WHEN people woke up on May 7 after Operation Sindoor unfolded during the night, the reality was starkly different from the drama that had been building up on television until then. Islamabad hadn’t been captured, Karachi Port was intact, and the anticipated escalation along the border with Pakistan had failed to materialise.

No intensification of the conflict. No ‘annihilation’ of the western neighbour. What was written into the next chapter also wasn’t escalation—it was a ceasefire, announced early in the evening of May 10.

It was an unexpected letdown for trolls and hyper-nationalists, after viral posts and TV broadcasts had continuously fuelled war rhetoric. They now demanded their first victim: unsuspecting Foreign Secretary, Vikram Misri. Late on the same evening, the moment he announced violations by Pakistan of the ceasefire agreement, online trolls unleashed a barrage of invectives on him and his family, forcing him to protect his tweets and retreat from public view.
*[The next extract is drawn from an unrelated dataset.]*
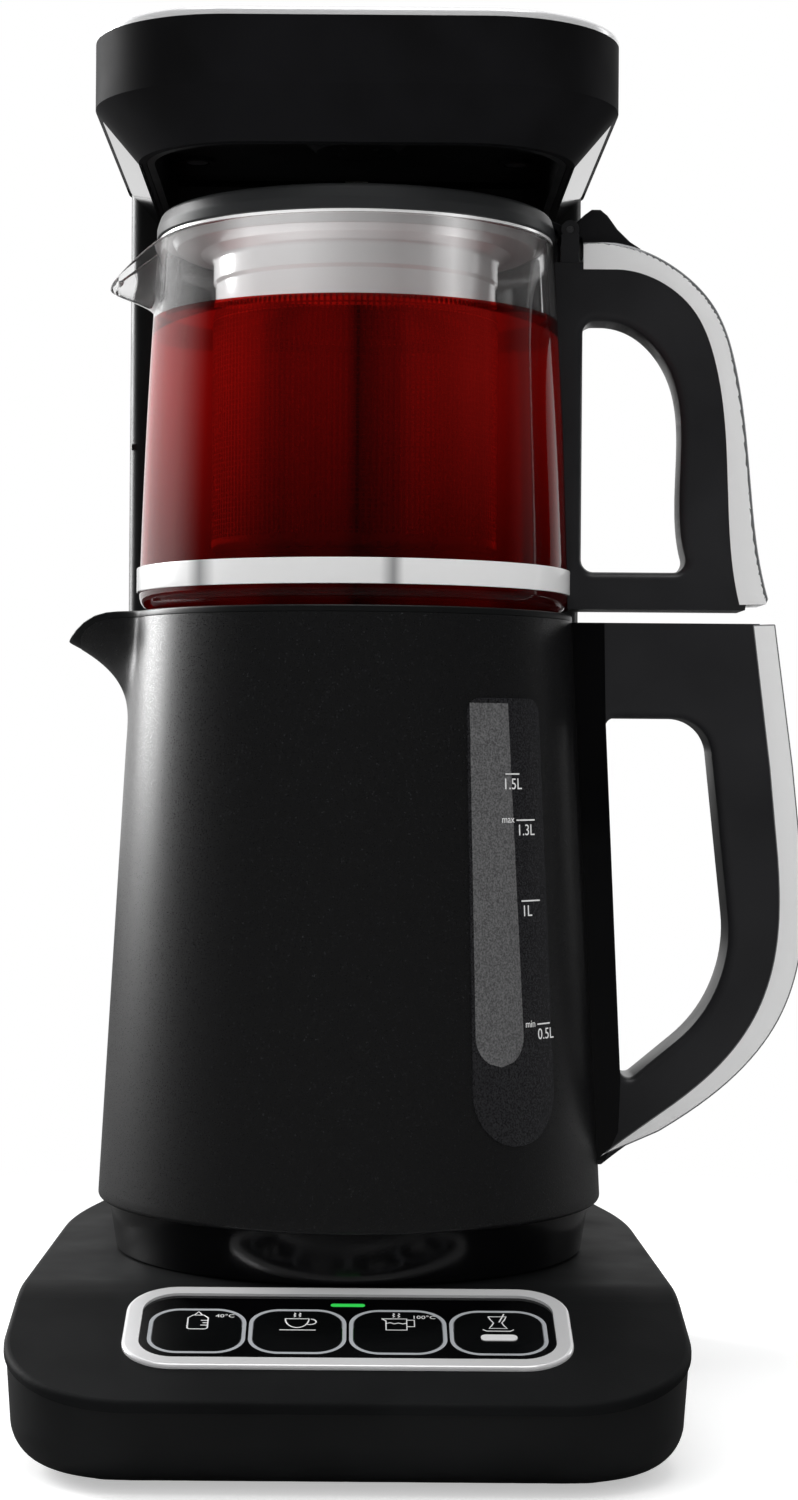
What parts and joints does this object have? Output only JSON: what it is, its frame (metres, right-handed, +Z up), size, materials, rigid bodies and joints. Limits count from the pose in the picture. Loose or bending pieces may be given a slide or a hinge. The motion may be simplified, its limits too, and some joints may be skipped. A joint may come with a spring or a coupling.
{
  "type": "automatic tea maker",
  "caption": "Electric tea maker: a stand with a rear column and an overhanging shower head carries a kettle, and a glass teapot with a steel basket stands on the kettle.",
  "frame": {"origin": "on the table, in the middle of the machine's footprint box", "axes": "+Z up; the user stands at -Y and faces the control panel; both handles point to +X and both beaks to -X"},
  "size_m": [0.2422, 0.26, 0.4258],
  "materials": {
    "satin_black": "satin moulded ABS",
    "deck_black": "fine-grained moulded ABS",
    "gloss_black": "piano black, polished",
    "painted_steel": "matt powder coat with a fine metallic speckle",
    "chrome": "bright plating",
    "steel": "brushed stainless steel",
    "clear_glass": "clear borosilicate",
    "panel_black": "back-printed black glass",
    "smoked_window": "smoked, speckled",
    "lid_grey": "satin graphite",
    "light_guide": "frosted acrylic",
    "green_light": "lit acrylic",
    "key_black": "gloss black",
    "rubber": "matt",
    "silicone": "translucent silicone",
    "inner_plastic": "unpolished moulding",
    "brass": "plated contact",
    "circuit_green": "solder mask",
    "zinc": "zinc plated",
    "aluminium": "cast"
  },
  "bodies": {
    "stand": {"base_lower_shell": "satin_black", "base_deck": "deck_black", "rubber_feet": "rubber", "base_screws": "zinc", "panel_bezel": "chrome", "panel_glass": "panel_black", "status_light": "green_light", "key_light_rings": "light_guide", "control_board": "circuit_green", "connector_body": "inner_plastic", "connector_contacts": "brass", "water_nipple": "inner_plastic", "nipple_seal": "silicone", "suction_hose": "silicone", "pump_head": "inner_plastic", "pump_motor": "zinc", "riser_hose": "silicone", "power_board": "circuit_green", "speaker": "inner_plastic", "cord_inlet": "rubber", "column_front": "satin_black", "column_rear": "satin_black", "column_screws": "zinc", "head_shell": "satin_black", "head_trim": "chrome", "head_top_cover": "gloss_black", "head_underside": "satin_black", "head_screws": "zinc", "shower_nozzle": "inner_plastic", "head_strip_left": "gloss_black", "head_strip_right": "gloss_black"},
    "kettle": {"kettle_body": "painted_steel", "kettle_rim": "satin_black", "gauge_window": "smoked_window", "kettle_collar": "gloss_black", "kettle_bottom_cover": "inner_plastic", "kettle_floor": "steel", "heating_element": "aluminium", "temperature_sensor": "steel", "kettle_socket": "inner_plastic", "socket_contacts": "brass", "valve_housing": "inner_plastic", "valve_spring": "steel", "kettle_handle": "satin_black", "kettle_handle_spine": "gloss_black", "kettle_handle_strip": "chrome"},
    "valve": {"valve_poppet": "silicone"},
    "teapot": {"teapot_glass": "clear_glass", "teapot_band": "steel", "teapot_handle": "satin_black", "teapot_handle_strip": "chrome", "hinge_pin": "steel", "strainer_basket": "steel"},
    "lid": {"lid": "lid_grey", "lid_inlet": "gloss_black", "lid_lever": "lid_grey"},
    "key_1_body": {"key_1": "key_black"},
    "key_2_body": {"key_2": "key_black"},
    "key_3_body": {"key_3": "key_black"},
    "key_4_body": {"key_4": "key_black"}
  },
  "joints": [
    {"name": "kettle_lift", "type": "slide", "parent": "stand", "child": "kettle", "axis": [0, 0, 1], "range_m": [0, 0.005]},
    {"name": "valve_slide", "type": "slide", "parent": "kettle", "child": "valve", "axis": [0, 0, 1], "range_m": [-0.0015, 0], "deforming": ["valve_spring"]},
    {"name": "teapot_draw", "type": "slide", "parent": "kettle", "child": "teapot", "axis": [0, -1, 0], "range_m": [0, 0.24]},
    {"name": "lid_hinge", "type": "hinge", "parent": "teapot", "child": "lid", "pos_m": [0.04525, 0.012, 0.3716], "axis": [0, 1, 0], "range_deg": [0, 4.5]},
    {"name": "key_1_press", "type": "slide", "parent": "stand", "child": "key_1_body", "axis": [0, 0.274, -0.9617], "range_m": [0, 0.0006], "stiffness_N_per_m": 800, "springref_m": -0.0004},
    {"name": "key_2_press", "type": "slide", "parent": "stand", "child": "key_2_body", "axis": [0, 0.274, -0.9617], "range_m": [0, 0.0006], "stiffness_N_per_m": 800, "springref_m": -0.0004},
    {"name": "key_3_press", "type": "slide", "parent": "stand", "child": "key_3_body", "axis": [0, 0.274, -0.9617], "range_m": [0, 0.0006], "stiffness_N_per_m": 800, "springref_m": -0.0004},
    {"name": "key_4_press", "type": "slide", "parent": "stand", "child": "key_4_body", "axis": [0, 0.274, -0.9617], "range_m": [0, 0.0006], "stiffness_N_per_m": 800, "springref_m": -0.0004}
  ],
  "couplings": [
    {"joint": "valve_slide", "follows": "kettle_lift", "ratio": -0.3}
  ]
}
Ever since the terrorist attack that killed 26 Indian tourists in Pahalgam, Kashmir on April 22, social media had become a parallel warfront. It was flooded with viral posts, aggressive hashtags and doctored footage that amplified war rhetoric and fanned public outrage. Even after the ceasefire was declared, the digital noise grew louder, exerting pressure on the government to act and dragging the narrative back towards escalation.

“With some TV channels whipping up emotions based on events that never happened—and with trolls and other online influencers spreading those sort of untruths—we're not far from a time when fake information outweighs the real,” cautions Pavan Duggal, a cyberlaw expert and Supreme Court advocate.